| Supplied data |
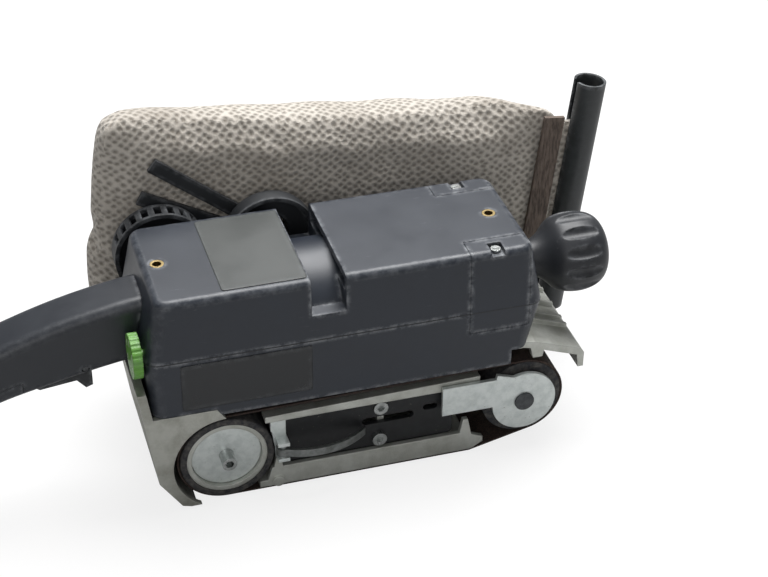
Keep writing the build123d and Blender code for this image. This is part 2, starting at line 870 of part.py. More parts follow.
def toothed_pulley(x, z, radius, bore, teeth):
    """Grooved pulley along Y for the drive belt."""
    with BuildPart() as wheel:
        with BuildSketch(near_plane(pulley_y1)):
            with Locations((x, z)):
                Circle(radius)
                Circle(bore, mode=Mode.SUBTRACT)
                with PolarLocations(radius, teeth):
                    Circle(0.9, mode=Mode.SUBTRACT)
        extrude(amount=pulley_y1 - pulley_y0)
    return wheel.part


def make_drive():
    with BuildPart() as drum_pulley:
        add(toothed_pulley(drum_x, drum_z, drum_pulley_r, drum_shaft_r, 36))
    save(drum_pulley, "drum_pulley")
    with BuildPart() as cross_pulley:
        add(toothed_pulley(cross_x, motor_z, cross_pulley_r, cross_r, 18))
    save(cross_pulley, "cross_pulley")
    with BuildPart() as toothed_belt:
        with BuildSketch(near_plane(pulley_y1 - 0.5)):
            add(drive_loop(running + drive_belt_thick))
            add(drive_loop(running), mode=Mode.SUBTRACT)
        extrude(amount=pulley_y1 - pulley_y0 - 1)
    save(toothed_belt, "toothed_belt")
    crown_face_y = tooth_pitch_r + tooth_depth + 0.4
    with BuildPart() as crown_gear:
        add(disc_along_y(cross_x, motor_z, crown_pitch_r + 3, crown_face_y, crown_face_y + 6))
        with BuildSketch(near_plane(crown_face_y)):
            with Locations((cross_x, motor_z)):
                with PolarLocations(crown_pitch_r, crown_teeth, start_angle=180 / crown_teeth):
                    Rectangle(6, tooth_thick)
        extrude(amount=2 * tooth_depth)
        add(disc_along_y(cross_x, motor_z, cross_r, 0, 60), mode=Mode.SUBTRACT)
    save(crown_gear, "crown_gear")
    with BuildPart() as cross_shaft:
        add(disc_along_y(cross_x, motor_z, cross_r, -8, pulley_y1 - 1))
    save(cross_shaft, "cross_shaft")
    with BuildPart() as pinion:
        with BuildSketch(along_x(cross_x + crown_pitch_r - 4)):
            with Locations((0, motor_z)):
                Circle(tooth_pitch_r - tooth_depth)
                with PolarLocations(tooth_pitch_r - 0.5, pinion_teeth):
                    Rectangle(2 * tooth_depth + 1, tooth_thick)
                Circle(rotor_shaft_r, mode=Mode.SUBTRACT)
        extrude(amount=8)
    save(pinion, "pinion")


def drive_loop(gap):
    """Outline round both pulleys at the given distance."""
    with BuildSketch(Plane.XZ) as loop:
        with Locations((drum_x, drum_z)):
            Circle(drum_pulley_r + gap)
        with Locations((cross_x, motor_z)):
            Circle(cross_pulley_r + gap)
        make_hull()
    return loop.sketch


def disc_along_x(radius, x0, x1):
    """Plain disc on the motor's axis."""
    with BuildPart() as disc:
        with BuildSketch(along_x(x0)):
            with Locations((0, motor_z)):
                Circle(radius)
        extrude(amount=x1 - x0)
    return disc.part


def make_motor():
    with BuildPart() as rotor_shaft:
        add(disc_along_x(rotor_shaft_r, rotor_x0, rotor_x1))
    save(rotor_shaft, "rotor_shaft")
    with BuildPart() as armature:
        add(disc_along_x(armature_r, stator_x0 + 4, stator_x1 - 4))
        add(disc_along_x(armature_r - 4, stator_x0 - 6, stator_x1 + 6))
        with BuildSketch(along_x(stator_x0)):
            with Locations((0, motor_z)):
                with PolarLocations(armature_r, 16):
                    Rectangle(3, 1.4)
        extrude(amount=stator_x1 - stator_x0, mode=Mode.SUBTRACT)
        add(disc_along_x(rotor_shaft_r, rotor_x0, rotor_x1), mode=Mode.SUBTRACT)
    save(armature, "armature")
    with BuildPart() as commutator:
        add(disc_along_x(commutator_r, brush_x - 8, brush_x + 8))
        add(disc_along_x(rotor_shaft_r, rotor_x0, rotor_x1), mode=Mode.SUBTRACT)
    save(commutator, "commutator")
    with BuildPart() as fan:
        add(disc_along_x(fan_r, fan_x0, fan_x0 + 2))
        add(disc_along_x(9, fan_x0, fan_x1))
        with BuildSketch(along_x(fan_x0)):
            with Locations((0, motor_z)):
                with PolarLocations(18, 12):
                    Rectangle(20, 1.6)
        extrude(amount=fan_x1 - fan_x0)
        add(disc_along_x(rotor_shaft_r, rotor_x0, rotor_x1), mode=Mode.SUBTRACT)
    save(fan, "fan")
    with BuildPart() as stator:
        add(disc_along_x(stator_r, stator_x0, stator_x1))
        with Locations((0, 0, motor_z)):
            Box(300, 90, 2 * stator_half, mode=Mode.INTERSECT)
        add(disc_along_x(armature_r + 1, stator_x0, stator_x1), mode=Mode.SUBTRACT)
    save(stator, "stator")
    with BuildPart() as bearing_plates:
        for x in (rear_plate_x, front_plate_x):
            floor = floor_z if x < nose_x - wall - plate_thick else front_floor_z
            with Locations((x + plate_thick / 2, 0, (floor + wall + plate_top) / 2)):
                Box(plate_thick, 60, plate_top - floor - wall)
            add(disc_along_x(bearing_r, x, x + plate_thick), mode=Mode.SUBTRACT)
    save(bearing_plates, "bearing_plates")
    with BuildPart() as ball_bearings:
        for x in (rear_plate_x, front_plate_x):
            add(disc_along_x(bearing_r, x, x + plate_thick))
            add(
                disc_along_x(rotor_shaft_r + running, x, x + plate_thick),
                mode=Mode.SUBTRACT,
            )
        add(bearing_boss(cross_x, motor_z, 31, 38.5, bearing_r, cross_r + running))
        add(bearing_boss(drum_x, drum_z, side_y0, boss_y1 - 0.3, bearing_r + 1, drum_shaft_r + running))
    save(ball_bearings, "ball_bearings")
    inner_wall = half_seam - wall
    with BuildPart() as brushes:
        for side in (-1, 1):
            with Locations((brush_x, side * (commutator_r + running + 8), motor_z)):
                Box(10, 16, 6)
    save(brushes, "brushes")
    with BuildPart() as brush_holders:
        for side in (-1, 1):
            inner_y = commutator_r + 3
            with Locations((brush_x, side * (inner_y + inner_wall) / 2, motor_z)):
                Box(13, inner_wall - inner_y, 9)
            with Locations((brush_x, side * (inner_y + inner_wall) / 2, motor_z)):
                Box(10, inner_wall - inner_y, 6, mode=Mode.SUBTRACT)
    save(brush_holders, "brush_holders")


def make_fork():
    with BuildPart() as front_fork:
        with BuildSketch(near_plane(-cheek_near + cheek_thick)):
            with Locations((roller_x, roller_z)):
                Circle(20)
            with BuildLine():
                Polyline((45.5, 34), (45.5, 54), (78.5, 54), (84, 48), (84, 22), (78.5, 34), close=True)
            make_face()
            with BuildLine():
                Polyline((78, 50), (79.5, 57), (92, 53), (92, 30), close=True)
            make_face()
        extrude(amount=cheek_thick)
        with BuildSketch(near_plane(38)):
            with Locations((roller_x, roller_z)):
                Circle(17)
            with BuildLine():
                Polyline(
                    (fork_bar_x - 4, 36),
                    (fork_bar_x - 4, 49),
                    (roller_x, 49),
                    (roller_x, 22),
                    close=True,
                )
            make_face()
        extrude(amount=-2.5)
        with Locations((fork_bar_x, (38 - cheek_near + cheek_thick) / 2, 42.5)):
            Box(6, 38 + cheek_near - cheek_thick, 13)
        add(rod(rod_r, 0))
        add(disc_along_y(roller_x, roller_z, axle_r, -60, 60), mode=Mode.SUBTRACT)
    save(front_fork, "front_fork")
    with BuildPart() as roller:
        add(disc_along_y(roller_x, roller_z, roller_body_r, -belt_half, belt_half))
        add(disc_along_y(roller_x, roller_z, bearing_r, -belt_half, belt_half), mode=Mode.SUBTRACT)
    save(roller, "roller")
    with BuildPart() as roller_bearings:
        for y0 in (-belt_half + 0.4, belt_half - 10.4):
            add(bearing_boss(roller_x, roller_z, y0, y0 + 10, bearing_r, axle_r + running))
    save(roller_bearings, "roller_bearings")
    with BuildPart() as roller_axle:
        add(disc_along_y(roller_x, roller_z, axle_r, -cheek_near - 1.2, belt_half + 4.0))
    save(roller_axle, "roller_axle")


def make_fork_spring():
    direction = Vector(-cos(radians(run_slope)), 0, -sin(radians(run_slope)))
    start = Vector(fork_bar_x, 0, fork_bar_z) + direction * 24
    length = 26.5
    with BuildPart() as fork_spring:
        with BuildLine() as coil:
            Helix(pitch=4.4, height=length, radius=7.4, center=start, direction=direction)
        with BuildSketch(Plane(origin=coil.line @ 0, z_dir=coil.line % 0)):
            Circle(1.1)
        sweep(is_frenet=True)
    save(fork_spring, "fork_spring")


def cover_sketch(inset):
    """Outline of the drive cover, drawn in by inset."""
    with BuildSketch(Plane.XZ) as outline:
        with Locations((drum_x, drum_z)):
            Circle(cover_low_r - inset)
        with Locations((cover_top_x, cover_top_z)):
            Circle(cover_top_r - inset)
        make_hull()
    return outline.sketch


def make_belt_cover():
    with BuildPart() as belt_cover:
        with BuildSketch(near_plane(cover_y)):
            add(cover_sketch(0))
        extrude(amount=cover_y - half_seam)
        fillet(belt_cover.faces().sort_by(Axis.Y)[-1].edges(), 3)
        with BuildSketch(near_plane(cover_y - 2.2)):
            add(cover_sketch(2.5))
        extrude(amount=cover_y - half_seam, mode=Mode.SUBTRACT)
        with BuildSketch(near_plane(cover_y - 4.5)):
            with Locations((cover_top_x, cover_top_z)):
                with PolarLocations(cover_top_r, 9, start_angle=25, angular_range=130, endpoint=True):
                    Rectangle(9, 4)
        extrude(amount=8, mode=Mode.SUBTRACT)
        with Locations((0, 0, rear_floor_z)):
            Box(
                400, 2 * side_y1, 100,
                align=(Align.CENTER, Align.CENTER, Align.MAX),
                mode=Mode.SUBTRACT,
            )
    save(belt_cover, "belt_cover")


def make_dust_outlet():
    with BuildPart() as dust_elbow:
        add(disc_along_y(elbow_x, elbow_z, elbow_r, half_seam, elbow_y))
        fillet(dust_elbow.faces().sort_by(Axis.Y)[-1].edges(), 7)
        add(disc_along_y(elbow_x, elbow_z, spigot_r, elbow_y - 1, spigot_end))
        add(disc_along_y(elbow_x, elbow_z, elbow_r - 2.5, 40, elbow_y - 8), mode=Mode.SUBTRACT)
        add(disc_along_y(elbow_x, elbow_z, spigot_r - 2, 40, spigot_end), mode=Mode.SUBTRACT)
    save(dust_elbow, "dust_elbow")
    with BuildPart() as bag_clip:
        with BuildSketch(near_plane(clip_y1)):
            with Locations((elbow_x, elbow_z)):
                Circle(21)
            for start, end in (((-44, 127), (-101.5, 172.5)), ((-42, 115), (-110, 152))):
                length = hypot(end[0] - start[0], end[1] - start[1])
                turn = degrees(atan2(end[1] - start[1], end[0] - start[0]))
                with Locations(Location(((start[0] + end[0]) / 2, (start[1] + end[1]) / 2), turn)):
                    Rectangle(length, 8.5)
            with Locations((elbow_x, elbow_z)):
                Circle(spigot_r, mode=Mode.SUBTRACT)
        extrude(amount=clip_y1 - clip_y0)
    save(bag_clip, "bag_clip")


def bag_plane(y):
    """Plane of the tilted bag at the given y, facing -Y."""
    tilt = radians(bag_tilt)
    return Plane(origin=(bag_x, y, bag_z), x_dir=(cos(tilt), 0, -sin(tilt)), z_dir=(0, -1, 0))


def make_dust_bag():
    with BuildPart() as dust_bag:
        with BuildSketch(bag_plane(bag_far_y)):
            RectangleRounded(bag_length, bag_height, 20)
        extrude(amount=bag_far_y - bag_near_y)
        faces = dust_bag.faces().sort_by(Axis.Y)
        fillet(faces[0].edges() + faces[-1].edges(), 14)
        with BuildSketch(bag_plane(tube_y + 1.5)):
            with Locations((bag_length / 2 + 1, 0)):
                Rectangle(18, bag_height - 30)
        extrude(amount=3)
        with BuildSketch(bag_plane(tube_y + 2)):
            with Locations((bag_length / 2 + 5.5, 0)):
                Rectangle(9, bag_height - 30)
        extrude(amount=4, mode=Mode.ADD)
        add(disc_along_y(elbow_x, elbow_z, 19.4, 50, spigot_end + 6), mode=Mode.SUBTRACT)
    save(dust_bag, "dust_bag")
    with BuildPart() as bag_collar:
        add(bearing_boss(elbow_x, elbow_z, bag_near_y, spigot_end + 6, 19.4, spigot_r + 0.4))
    save(bag_collar, "bag_collar")
    with BuildPart() as clamp_strip:
        with BuildSketch(bag_plane(bag_near_y)):
            with Locations((131, -4)):
                Rectangle(13, 136)
        extrude(amount=2.5)
    save(clamp_strip, "clamp_strip")
    with BuildPart() as clamp_tube:
        tilt = radians(bag_tilt)
        along = Vector(sin(tilt), 0, cos(tilt))
        across = Vector(cos(tilt), 0, -sin(tilt))
        foot = Vector(bag_x, tube_y, bag_z) + across * tube_at + along * tube_low
        with BuildSketch(Plane(origin=foot, x_dir=across, z_dir=along)):
            Circle(tube_r)
            Circle(tube_r - tube_wall, mode=Mode.SUBTRACT)
            with Locations((-tube_r, 0)):
                Rectangle(tube_r, 5, mode=Mode.SUBTRACT)
        extrude(amount=tube_high - tube_low)
    save(clamp_tube, "clamp_tube")


for make in (
    make_upper_housing,
    make_lower_housing,
    make_brush_covers,
    make_thread_inserts,
    make_labels,
    make_handle,
    make_cord_inlet,
    make_switch,
    make_speed_control,
    make_front_knob,
    make_sanding_belt,
    make_main_frame,
    make_frame_trim,
    make_lever,
    make_platen,
    make_guards,
    make_drum,
    make_drive,
    make_motor,
    make_fork,
    make_fork_spring,
    make_belt_cover,
    make_dust_outlet,
    make_dust_bag,
):
    make()
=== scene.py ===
from math import cos, radians, sin

import bmesh
import bpy
from mathutils import Matrix, Vector, noise


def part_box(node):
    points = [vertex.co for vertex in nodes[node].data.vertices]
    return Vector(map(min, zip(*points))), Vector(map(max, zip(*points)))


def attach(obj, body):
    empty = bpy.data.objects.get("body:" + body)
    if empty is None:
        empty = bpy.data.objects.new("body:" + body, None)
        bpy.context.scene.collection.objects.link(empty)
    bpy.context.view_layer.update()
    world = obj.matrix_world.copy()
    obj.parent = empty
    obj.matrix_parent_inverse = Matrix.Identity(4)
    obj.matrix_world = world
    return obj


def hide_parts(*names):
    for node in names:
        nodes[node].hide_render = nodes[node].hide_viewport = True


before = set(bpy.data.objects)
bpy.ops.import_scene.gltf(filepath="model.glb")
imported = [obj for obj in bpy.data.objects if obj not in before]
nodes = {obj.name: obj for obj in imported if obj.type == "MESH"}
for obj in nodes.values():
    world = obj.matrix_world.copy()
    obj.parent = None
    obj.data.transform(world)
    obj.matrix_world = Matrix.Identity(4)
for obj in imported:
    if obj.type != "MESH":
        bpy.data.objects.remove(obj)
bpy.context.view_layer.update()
MM = 0.001


# ---- small helpers ----------------------------------------------------------------------
def linear(code):
    """sRGB hex colour as linear RGBA."""
    parts = [int(code[i:i + 2], 16) / 255 for i in (1, 3, 5)]
    values = [c / 12.92 if c <= 0.04045 else ((c + 0.055) / 1.055) ** 2.4 for c in parts]
    return (*values, 1.0)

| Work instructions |
For the data above, state only how many lines include the word "context".

| Solution to this task |
3